My understanding is that most scripture scholars, even those who can’t believe in the Resurrection, agree that the trajectory of Jesus’ faith and mission of obedience to the God of Abraham led him to a lonely death, and that his followers lacked the firmness of conviction to stand with him at the end. This poses two critical mysteries, even for the most sceptical. First, what was the source of Jesus’ strength of faith and character? Second, what was it that subsequently transformed those thoroughly frightened and runaway followers into death-defying proclaimers of his resurrection?
Tony Flannery’s current answer to the second question seems to be that this extraordinary transformation arose simply out of fond remembrances of a man whose faith had proved delusional – culminating in an agreement to maintain that it had not. It would seem to follow logically that these deliberate myth-makers did this while knowing that Jesus had probably been mentally unbalanced – and that they were now ready to die in defence of a claim they had no reason to believe themselves.
Is all of that truly more plausible than that these earliest Christians experienced something so totally unexpected and unusual as to convince them that far from being both mad and dead, Jesus had correctly predicted an event that they themselves had factually witnessed – the intervention of the Father to whom Jesus had appealed, to raise Jesus from the dead in conclusive defeat of the attempt to erase him, bodily and finally, from life and history?
To be clear here, I am not claiming to know what exactly the experience of that intervention was, or even to understand completely the Gospel accounts of it. I am arguing instead that those accounts are a clear anticipation of any ‘non-real’ explanation of what happened, including the ‘sorrowful reminiscence’ version.
In particular the account of the radical doubt of the apostle Thomas in the Gospel of John is clear evidence of the anticipation by the author of all scepticism about the historical truth of the event. That account, including Thomas’ subsequent touching of Jesus, makes that Gospel a most cynical fabrication if that encounter was known not to have happened, in literal fact. I cannot believe that the author was recounting anything other than what he sincerely believed, on credible testimony, to be historically true as described. To think otherwise is to consign that Gospel to the ‘deliberate alternative facts’ shelf. How could deceit of that order have founded a martyr’s faith?
As to the ‘scientific possibility’ of bodily resurrection, given the expanding mystery of all matter, including every atom in the human body – the fact that this mystery grows rather than shrinks the more closely scientists study the particles that compose the atom and the relationships between them – who can any longer speak of ‘natural’ and ‘supernatural’ phenomena, as though that distinction was any longer clear? The whole of material creation remains an unexplained mystery.
And given the healing mystery that Jesus also is to us – especially as a source of hope that our own lives may just be starting – why resort to banalities to replace the belief that so many generations of Christians have relied upon, especially in the deepest grief and fear?

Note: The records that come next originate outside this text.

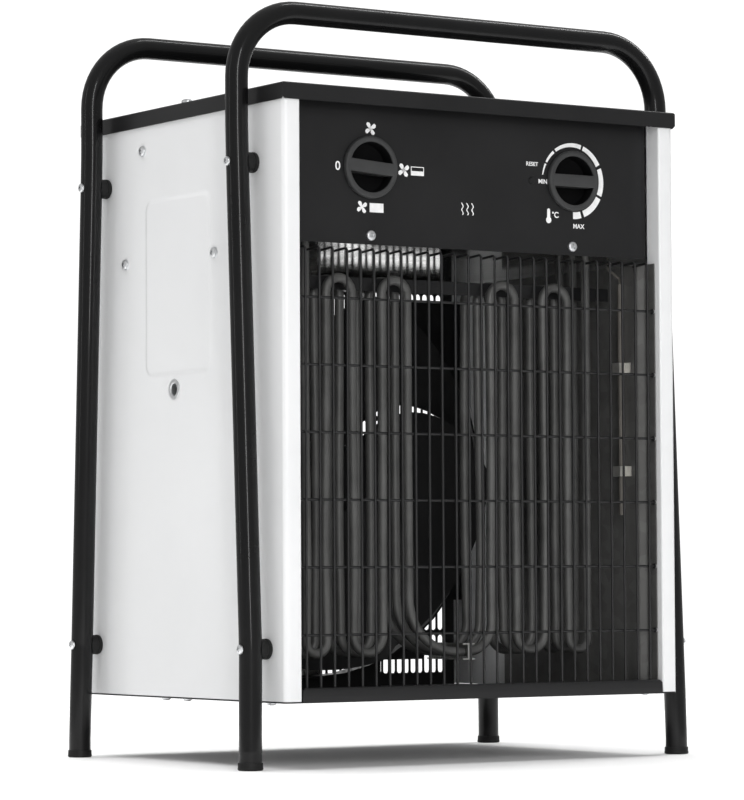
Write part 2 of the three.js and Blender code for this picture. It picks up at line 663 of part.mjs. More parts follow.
function addControls() {
  addPart('selector_knob', knobGeometry(-KNOB_X, SELECTOR_REST), 'plastic');
  addPart('thermostat_knob', knobGeometry(KNOB_X, 0), 'plastic');

  const bodyFront = PANEL_Y + KNOB_DEPTH + GAP;
  const bodyY = [bodyFront, CONTROLS_BACK];
  const bore = (x) => rodY(KNOB_SHAFT + 0.4, [bodyFront - 1, bodyFront + 14], x, KNOB_Z, 16);
  const switchBody = box([-KNOB_X - 24, -KNOB_X + 24], bodyY, [KNOB_Z - 24, KNOB_Z + 24]);
  addPart('selector_switch', cut(switchBody, bore(-KNOB_X)), 'creamPlastic');
  const thermostat = box([KNOB_X - 20, KNOB_X + 20], bodyY, [KNOB_Z - 22, KNOB_Z + 22]);
  addPart('thermostat', cut(thermostat, bore(KNOB_X)), 'creamPlastic');

  const cutoutY = PANEL_Y + SHEET + GAP;
  const cutout = join(
    rodY(RESET.body, [cutoutY, cutoutY + RESET.depth], RESET.x, RESET.z, 20),
    rodY(RESET.button, [PANEL_Y - 1, cutoutY + 1], RESET.x, RESET.z, 12),
  );
  addPart('thermal_cutout', cutout, 'blackPlastic');

  const seat = FLOOR_TOP + GAP;
  const relay = CONTACTOR;
  const relayBody = box([-relay.half, relay.half], [relay.front, relay.back], [seat, seat + relay.height]);
  addPart('contactor', relayBody, 'creamPlastic');
  const block = TERMINAL_BLOCK;
  const blockBody = box([block.left, block.right], [block.front, block.back], [seat, seat + block.height]);
  addPart('terminal_block', blockBody, 'blackPlastic');

  const { x, z, thread, nut } = GLAND;
  const gland = turnedY([
    [7, -14], [thread, -14], [thread, GAP], [nut, GAP], [nut, 7], [13.5, 8], [12.5, 17], [7, 19], [7, -14],
  ], 24);
  addPart('cable_gland', gland.translate(x, REAR_Y, z), 'blackPlastic');
}

function addSensor() {
  const { x, y, offset } = SENSOR;
  const bulb = rodZ(2.7, [224, 441], x, y, 10);
  const line = tube(roundCorners(points3(
    [x, y, 436], [x, y, 446], [x - offset, y + offset, 456], [x - offset, y + offset, 520],
    [KNOB_X + 30, y + offset, KNOB_Z], [KNOB_X + 20 + GAP, y + offset, KNOB_Z],
  ), 4, 3), SENSOR.line, 6);
  addPart('thermostat_sensor', join(bulb, line), 'copper');
  for (const [name, z] of [['upper', 362], ['lower', 265]]) {
    const wall = SHIELD_FACE - GAP;
    const profile = bentSheet([
      [wall, y - 12.5], [wall, y - 4.5], [x - 4.2, y - 4.5],
      [x - 4.2, y + 4.5], [wall, y + 4.5], [wall, y + 12.5],
    ], 0, 0.9);
    addPart(`sensor_clip_${name}`, extrudeZ(profile, [z - 4.8, z + 4.8]), 'galvanised');
  }
}

addCasing();
addControlPanel();
addRearPanel();
addHoops();
addHoopFixings();
addGrille();
addElements();
addShields();
addFan();
addControls();
addSensor();

export default heater;
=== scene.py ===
# Fan heater: finer visible pieces, finishes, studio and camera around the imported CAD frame.
# Lengths in the piece code are millimetres along the frame's axes; MM turns them into metres.
import math

import bmesh
import bpy
from mathutils import Matrix, Vector


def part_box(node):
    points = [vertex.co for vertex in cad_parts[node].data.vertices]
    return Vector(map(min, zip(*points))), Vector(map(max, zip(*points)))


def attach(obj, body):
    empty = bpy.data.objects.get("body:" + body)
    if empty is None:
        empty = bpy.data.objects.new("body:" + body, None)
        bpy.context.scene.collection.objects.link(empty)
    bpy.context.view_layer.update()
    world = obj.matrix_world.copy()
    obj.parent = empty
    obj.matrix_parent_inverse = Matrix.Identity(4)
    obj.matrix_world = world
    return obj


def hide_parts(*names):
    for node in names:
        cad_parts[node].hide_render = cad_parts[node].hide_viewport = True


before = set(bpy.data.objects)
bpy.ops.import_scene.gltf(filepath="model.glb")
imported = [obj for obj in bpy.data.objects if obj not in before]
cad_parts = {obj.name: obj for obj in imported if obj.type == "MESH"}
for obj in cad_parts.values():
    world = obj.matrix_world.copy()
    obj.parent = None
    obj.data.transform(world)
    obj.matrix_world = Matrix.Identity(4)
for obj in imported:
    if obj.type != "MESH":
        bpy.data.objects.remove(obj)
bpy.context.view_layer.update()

MM = 0.001
TAU = 2 * math.pi
SIDES = (("left", -1), ("right", 1))
ENDS = (("front", -1), ("rear", 1))


def corner(node, which):
    """A CAD node's lowest (0) or highest (1) corner in millimetres."""
    return [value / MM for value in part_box(node)[which]]


# ---------------- dimensions
SHEET = 1.2
HALF_W, HALF_D, WALL_TOP = corner("side_panel_right", 1)
WALL_BOTTOM = corner("side_panel_right", 0)[2]
FLANGE_WIDTH = 17
FLANGE_RETURN = 18.5
OPENING_X = HALF_W - FLANGE_WIDTH
CASING_BOTTOM = corner("bottom_tray", 0)[2]
LIP_TOP = corner("bottom_tray", 1)[2]
COVER_HALF_X, COVER_HALF_Y, COVER_TOP = corner("top_cover", 1)
RIM_BOTTOM = corner("top_cover", 0)[2]
PANEL_Y = corner("control_panel", 0)[1]
REAR_Y = corner("rear_panel", 1)[1]
REAR_SIDE = corner("rear_panel", 1)[0]
TUBE_RADIUS = 10.2
HOOP_Z = corner("front_hoop", 1)[2] - TUBE_RADIUS
LEG_X = 232.8
FOOT_X, FOOT_Y = 234.4, 152.6
FOOT_END_Z, FOOT_BEND_Z = 2.5, 16.0
UPPER_SCREW = (131.7, 533.0)
LOWER_SCREW = (150.8, 105.0)
HOOP_TOP_Y = 130.6
HOOP_KINK_Z = 566.0
LEG_RADII = [60, 120, 300, 300, 61.5]
HEAD_SEAT = LEG_X + TUBE_RADIUS
HEAD_RADIUS, HEAD_HEIGHT = 4.2, 2.7
HEAD_RIM, HEAD_CROWN = 0.42, 0.58
RECESS_REACH, RECESS_HALF, RECESS_FLOOR = 0.55, 0.12, 0.45
RECESS_TURN = 20
SHANK_RADIUS, SHANK_LENGTH = 2.1, 30
SHANK_PAST_HEAD = 0.4
NUT_RADIUS, NUT_HEIGHT = 4.4, 3.2
NUT_GAP = 0.4
SPACER_PROFILE = [
    (0, 0), (8.2, 0), (8.9, 0.5), (9.2, 1.4), (9.2, 3.2), (8.6, 3.7), (8.6, 4.3), (9.0, 4.8),
    (9.0, 11.5), (0, 11.5),
]
SPACER_GAP = 0.2
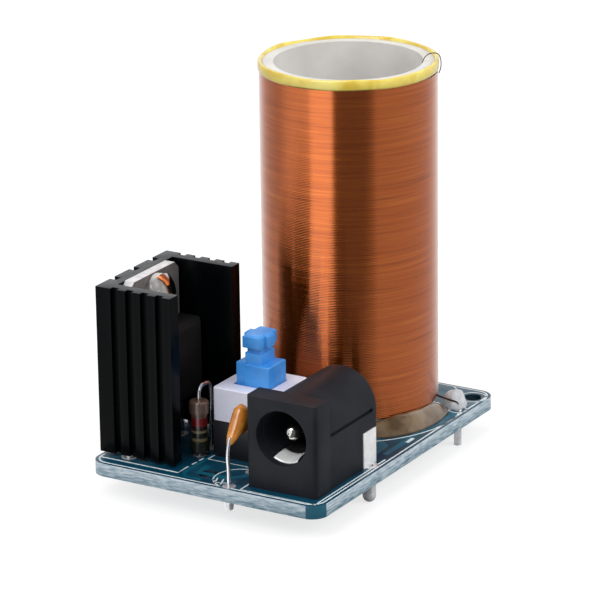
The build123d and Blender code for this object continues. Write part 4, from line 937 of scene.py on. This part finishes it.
def leaf_tongue():
    """The bright crest of the sleeve contact that shows just inside the mouth, curved like the bore."""
    rows, columns = 8, 16
    verts, faces = [], []
    for skin in (0.0, TONGUE_T):
        for i in range(rows + 1):
            y = JACK_LOW.y + (TONGUE_START + (TONGUE_END - TONGUE_START) * i / rows) * MM
            radius = (TONGUE_R - TONGUE_CREST * sin(i / rows * pi * 0.62) + skin) * MM
            for k in range(columns + 1):
                angle = radians(-90 + TONGUE_ARC * (2 * k / columns - 1))
                verts.append((JACK_X + radius * cos(angle), y, JACK_Z + radius * sin(angle)))
    size = columns + 1
    under = (rows + 1) * size
    for i in range(rows):
        for k in range(columns):
            a = i * size + k
            faces.append((a, a + 1, a + size + 1, a + size))
            faces.append((under + a, under + a + size, under + a + size + 1, under + a + 1))
    edge = [*range(size)] + [i * size + columns for i in range(1, rows + 1)]
    edge += [rows * size + k for k in reversed(range(columns))] + [i * size for i in range(rows - 1, 0, -1)]
    for a, b in zip(edge, edge[1:] + edge[:1]):
        faces.append((a, under + a, under + b, b))
    return verts, faces


tongue = new_piece("leaf_tongue", *leaf_tongue(), "contact", "spring_strip", body=None)
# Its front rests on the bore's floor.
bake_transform(tongue)


# ================================================================ lamp insides
POST_R, POST_OUT, POST_BASE = 0.14 * MM, 0.62 * MM, 0.25 * MM
CUP_FOOT, CUP_RIM = 0.9 * MM, 0.2 * MM
# Each post's side, the radius of its cup and its height, in millimetres.
LAMP_POSTS = ((-1, 0.42, 2.9), (1, 0.26, 2.6))


def lamp_frame(node):
    """The two posts and the cup that show through a lamp's lens."""
    low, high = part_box(node)
    middle = (low + high) / 2
    parts = []
    for side, wide, tall in LAMP_POSTS:
        foot = Vector((middle.x + side * POST_OUT, middle.y, 0))
        top, cup = low.z + tall * MM, wide * MM
        profile = [(POST_R, low.z + POST_BASE), (POST_R, top - CUP_FOOT), (cup, top - CUP_RIM), (cup, top)]
        verts, faces = lathe(foot, profile, 12)
        # The profile goes upwards, so the faces are turned round.
        parts.append((verts, [face[::-1] for face in faces]))
    return join_parts(parts)


for lens in ("feedback_lamp_lens", "power_lamp_lens"):
    new_piece(lens.replace("lens", "frame"), *lamp_frame(lens), "tinned", "tinned_wire")


def flexing_spring():
    """The CAD spring's own mesh, as a piece of its own."""
    source = nodes["switch_return_spring"]
    verts = [source.matrix_world @ vertex.co for vertex in source.data.vertices]
    return verts, [tuple(face.vertices) for face in source.data.polygons]


bpy.context.view_layer.update()
spring = new_piece("flexing_spring", *flexing_spring(), "spring", "spring_wire", body=None)
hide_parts("switch_return_spring")
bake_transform(spring)


# ================================================================ edges of the CAD pieces
EDGE_R = {
    "heat_sink": 0.27, "jack_housing": 0.16, "switch_base": 0.08, "switch_plunger": 0.05,
    "transistor_tab": 0.06, "transistor_case": 0.08, "jack_side_terminal": 0.05, "pcb_board": 0.08,
}
SMOOTH_ANGLE = radians(32)
WELD = 0.002 * MM
for name, piece in nodes.items():
    if piece.hide_render:
        continue
    weld = piece.modifiers.new("weld", "WELD")
    weld.merge_threshold = WELD
    piece.data.polygons.foreach_set("use_smooth", [True] * len(piece.data.polygons))
    if name in EDGE_R:
        bevel = piece.modifiers.new("edges", "BEVEL")
        bevel.width = EDGE_R[name] * MM
        bevel.segments = 3
        bevel.limit_method = "ANGLE"
        bevel.angle_limit = SMOOTH_ANGLE
    split = piece.modifiers.new("creases", "EDGE_SPLIT")
    split.split_angle = SMOOTH_ANGLE


# ================================================================ floor, light and camera
VIEW_TARGET = Vector((4.7, -6.2, 24.4)) * MM
VIEW_AZIMUTH, VIEW_ELEVATION, VIEW_ROLL = radians(30.83), radians(18.63), radians(-0.77)
VIEW_DISTANCE = 413.5 * MM
VIEW_SHIFT_RIGHT, VIEW_SHIFT_UP = -0.35 * MM, -1.68 * MM
VIEW_LENS, VIEW_SENSOR = 218.2, 36.0
AMBIENT = 0.65
FLOOR_TONE, FLOOR_GLOW, FLOOR_HALF = 0.35, 0.72, 0.6
# What stands round the object, as (azimuth in degrees, brightness), the azimuth as the camera's is given.
ROOM = [
    (180, 0.85), (150, 0.58), (66, 0.48), (61, 0.15), (13, 0.15), (9.5, 1.5), (-20, 1.5), (-22, 1.0),
    (-55, 0.85), (-72, 0.5), (-100, 0.55), (-135, 1.0), (-180, 0.9),
]
ROOM_TOP = 1.5


def backdrop_tree(tree):
    """An adder of nodes to a tree, and the studio's brightness round the compass as one of its outputs."""

    def add(kind, inputs=None, **properties):
        return add_node(tree, kind, inputs, **properties)

    def room(place):
        # What lies at the azimuth a, in degrees, comes to 0.5 - a / 360 on the ramp.
        turned = add("ShaderNodeVectorMath", {0: place, 1: (-1, -1, -1)}, operation="MULTIPLY")
        way = add("ShaderNodeSeparateXYZ", {0: turned.outputs[0]})
        angle = add("ShaderNodeMath", {0: way.outputs[0], 1: way.outputs[1]}, operation="ARCTAN2")
        share = add("ShaderNodeMath", {0: angle.outputs[0], 1: 1 / tau, 2: 0.5}, operation="MULTIPLY_ADD")
        node = add("ShaderNodeValToRGB", {0: share.outputs[0]})
        elements = node.color_ramp.elements
        while len(elements) < len(ROOM):
            elements.new(0.5)
        for element, (azimuth, value) in zip(elements, ROOM):
            grey = value / ROOM_TOP
            element.position = 0.5 - azimuth / 360
            element.color = (grey, grey, grey, 1)
        return node.outputs[0]

    return add, room


def floor():
    """A pale floor under the joints that keeps the shadow, and the studio's brightness in reflections."""
    mesh = bpy.data.meshes.new("floor")
    corners = [(x * FLOOR_HALF, y * FLOOR_HALF, 0) for x, y in ((-1, -1), (1, -1), (1, 1), (-1, 1))]
    mesh.from_pydata(corners, [], [(0, 1, 2, 3)])
    piece = bpy.data.objects.new("floor", mesh)
    bpy.context.scene.collection.objects.link(piece)
    material = bpy.data.materials.new("floor")
    material.use_nodes = True
    material.node_tree.nodes.clear()
    add, room = backdrop_tree(material.node_tree)
    path = add("ShaderNodeLightPath").outputs
    pale = add("ShaderNodeBsdfDiffuse", {"Color": (FLOOR_TONE, FLOOR_TONE, FLOOR_TONE, 1)})
    glow = add("ShaderNodeEmission", {"Strength": FLOOR_GLOW})
    lit = add("ShaderNodeAddShader", {0: pale.outputs[0], 1: glow.outputs[0]})
    seen = add("ShaderNodeMixShader", {0: path["Is Camera Ray"], 1: pale.outputs[0], 2: lit.outputs[0]})
    place = add("ShaderNodeTexCoord").outputs["Object"]
    boxes = add("ShaderNodeEmission", {"Color": room(place), "Strength": ROOM_TOP})
    out = add("ShaderNodeMixShader", {0: path["Is Glossy Ray"], 1: seen.outputs[0], 2: boxes.outputs[0]})
    add("ShaderNodeOutputMaterial", {0: out.outputs[0]})
    mesh.materials.append(material)


def studio_world():
    """White to the camera, an even pale light on the colours, soft boxes and dark sides in reflections."""
    world = bpy.data.worlds.new("studio")
    bpy.context.scene.world = world
    world.use_nodes = True
    tree = world.node_tree
    tree.nodes.clear()
    add, room = backdrop_tree(tree)
    reflected = room(add("ShaderNodeTexCoord").outputs["Generated"])
    path = add("ShaderNodeLightPath").outputs
    seen = add("ShaderNodeBackground", {"Color": (1, 1, 1, 1), "Strength": AMBIENT})
    boxes = add("ShaderNodeBackground", {"Color": reflected, "Strength": ROOM_TOP})
    white = add("ShaderNodeBackground", {"Color": (1, 1, 1, 1), "Strength": 1.0})
    for ray, shown in (("Is Glossy Ray", boxes), ("Is Transmission Ray", white), ("Is Camera Ray", white)):
        seen = add("ShaderNodeMixShader", {0: path[ray], 1: seen.outputs[0], 2: shown.outputs[0]})
    add("ShaderNodeOutputWorld", {0: seen.outputs[0]})


def direction(azimuth, elevation):
    """The way from the object to a viewer or a lamp. Azimuth 0 is in front, and it grows to the right."""
    return Vector((sin(azimuth) * cos(elevation), -cos(azimuth) * cos(elevation), sin(elevation)))


def soft_light(name, azimuth, elevation, distance, size, power, mirrored=False):
    """A square soft light placed as a camera would be. Unless it is mirrored, reflections leave it out."""
    data = bpy.data.lights.new(name, "AREA")
    data.energy = power
    data.size = size
    light = bpy.data.objects.new(name, data)
    bpy.context.scene.collection.objects.link(light)
    way = direction(radians(azimuth), radians(elevation))
    light.visible_glossy = mirrored
    light.location = VIEW_TARGET + way * distance
    light.rotation_euler = (-way).to_track_quat("-Z", "Y").to_euler()


def camera():
    """The photograph's viewpoint."""
    right = Vector((cos(VIEW_AZIMUTH), sin(VIEW_AZIMUTH), 0))
    back = direction(VIEW_AZIMUTH, VIEW_ELEVATION)
    up = back.cross(right)
    place = VIEW_TARGET + back * VIEW_DISTANCE + right * VIEW_SHIFT_RIGHT + up * VIEW_SHIFT_UP
    rolled_right = right * cos(VIEW_ROLL) + up * sin(VIEW_ROLL)
    rolled_up = up * cos(VIEW_ROLL) - right * sin(VIEW_ROLL)
    data = bpy.data.cameras.new("camera")
    data.lens = VIEW_LENS
    data.sensor_width = VIEW_SENSOR
    data.clip_start = 0.01
    piece = bpy.data.objects.new("camera", data)
    bpy.context.scene.collection.objects.link(piece)
    turn = Matrix((rolled_right, rolled_up, back)).transposed()
    piece.matrix_world = Matrix.Translation(place) @ turn.to_4x4()
    bpy.context.scene.camera = piece


floor()
studio_world()
soft_light("key", azimuth=-5, elevation=48, distance=0.5, size=0.3, power=1.1, mirrored=True)
soft_light("right", azimuth=105, elevation=32, distance=0.5, size=0.35, power=1.25)
soft_light("left", azimuth=-100, elevation=30, distance=0.5, size=0.35, power=0.4)
camera()
bpy.context.scene.view_settings.view_transform = "Standard"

If Jesus’ central belief was delusional, and his trust in the Father was in vain – and his earliest followers were capable of such deceit – why should anyone gather today to celebrate his memory? What hope or consolation could come from such a gathering?
St Paul, not a witness to the Resurrection, believed in it nevertheless. He knew what was at stake.
If there is no resurrection of the dead, then Christ cannot have been raised either, and if Christ has not been raised, then our preaching is without substance, and so is your faith.
“If there is no resurrection of the dead, then Christ cannot have been raised either, and if Christ has not been raised, then our preaching is without substance, and so is your faith. What is more, we have proved to be false witnesses to God, for testifying against God that he raised Christ to life when he did not raise him — if it is true that the dead are not raised. For, if the dead are not raised, neither is Christ; and if Christ has not been raised, your faith is pointless and you have not, after all, been released from your sins. In addition, those who have fallen asleep in Christ are utterly lost. If our hope in Christ has been for this life only, we are of all people the most pitiable. In fact, however, Christ has been raised from the dead, as the first-fruits of all who have fallen asleep.” (1 Cor 15: 13-20)
Tony Flannery knows this passage as well as I do, so perhaps as a commentator and teacher he is simply kite-flying, tongue-in-cheek – in the cause of adult education. He has certainly got me going with this particular kite. He is right to question the usefulness of ‘too much’ doctrine, but all prayer and faith is founded on a core of vital belief. If St Paul’s stated belief in the Resurrection was also either a delusion or a fond fabrication, what Christian conviction can remain to sustain anyone?